With the energy sector struggling, and remittances evaporating, Uzbek authorities cannot count on cotton to make up some of the income gap. Export volumes have dipped in recent years and prices for the commodity have fluctuated.
US Department of Agriculture estimates show that Uzbek cotton exports hit a peak of 3.2 million bales during market year (MY) 2012/13. In MY 2015/16, the figure fell to 2.3 million bales. The projected export total for MY 2016/17 is 2.75 million bales. But prices for cotton on global commodity markets are markedly lower these days, as compared with 2013-14.

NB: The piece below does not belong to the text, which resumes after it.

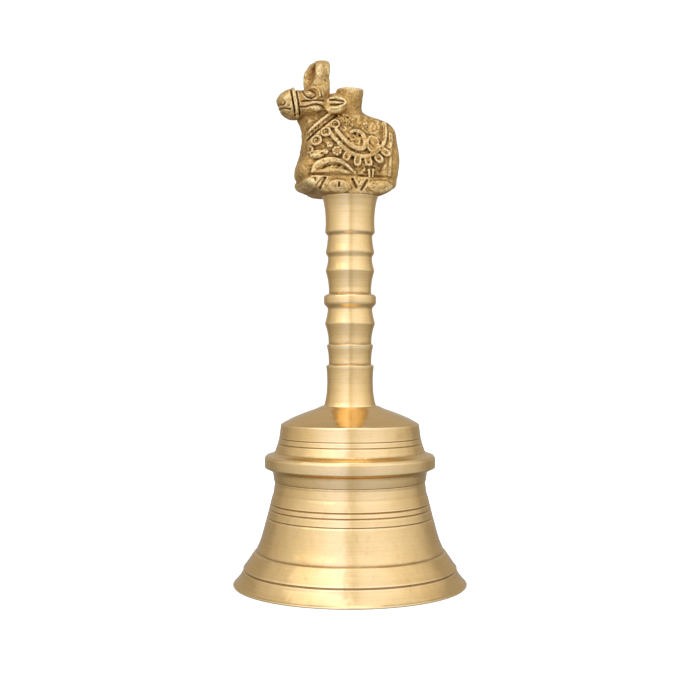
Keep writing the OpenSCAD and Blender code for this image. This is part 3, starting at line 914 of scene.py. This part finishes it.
def antique_brass(name):
    """Sand-cast brass with dark patina in the small hollows and rubbed bright where it stands out. It also
    has painted shade darkening the broad hollows, and a little painted light on the broad bulges.
    """
    look = Look(name)
    small, large = look.attribute("hollow_small"), look.attribute("hollow_large")
    grime = look.noise(0.8, 4.0, 0.65)
    grain = look.noise(1.9, 4.0, 0.68)
    cloud = look.noise(0.20, 3.0, 0.6)
    depth = look.plus(small, look.times(look.math("SUBTRACT", grime, 0.5), 0.30))
    colour = look.mix(look.spread(cloud, 0.38, 0.64), (0.77, 0.48, 0.155), (0.47, 0.275, 0.080))
    # The bright tint is polish on the small places that stand out, plus painted light on the broad bulges
    # (the large term).
    polish_and_painted_light = look.plus(depth, look.times(large, 0.30))
    colour = look.tinted(colour, polish_and_painted_light, 0.0, 0.22, 0.95, (1.0, 0.77, 0.38))
    # Painted shade: the broad hollows are darkened in the colour here, in place of the shade that falls
    # between the relief.
    colour = look.tinted(colour, large, 0.05, -0.45, 0.60, (0.27, 0.15, 0.045))
    colour = look.tinted(colour, grain, 0.50, 0.34, 0.75, (0.24, 0.13, 0.040))
    colour = look.tinted(colour, depth, 0.03, -0.09, 0.62, (0.27, 0.15, 0.048))
    colour = look.tinted(colour, depth, -0.09, -0.27, 0.90, (0.075, 0.035, 0.011))
    roughness = look.plus(look.spread(depth, -0.2, 0.15, 0.55, 0.26),
                          look.spread(grain, 0.35, 0.65, 0.10, 0.0))
    normal = look.bump(look.noise(0.8, 2.0, 0.6), 0.20)
    normal = look.bump(grain, 0.34, normal)
    look.surface(colour, roughness, normal)
    return look.material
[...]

Uzbek official data seems to defy global economic realities and indicates that the country’s economy remains relatively healthy.
According to government statistics, GDP during the first half of 2016 grew at a rate of 7.8 percent compared with the same period of 2015. Overall, GDP grew by 8 percent in 2015, 8.1 percent in 2014 and 8 percent in 2013.
Inflation likewise appears to be in check, Uzbek government statistics suggest. The inflation rate slowed to 2.5 percent during the first half of 2016. Overall, the rate stood at 5.6 percent for 2015 and 6.1 percent in 2014.
The veracity of such favorable economic figures is called into question by the steady decline in the value of the national currency, the som, on the black market, which is perhaps the clearest, market-based indicator of the country’s economic performance.
In August of 2013, the black market exchange rate stood at about 2,800 to one US dollar. In August 2016, the rate was roughly 6,380 to the dollar. By comparison, the official government exchange rate was 2,124 Uzbeks soms per dollar at the end of August 2013. And on August 31 of this year, the official rate was 2,989 to one.
It is worth noting that the black market rate has remained relatively stable since news of Karimov’s incapacitating illness was announced. This would indicate that the market, at least, does not expect much to change in the way the country is run.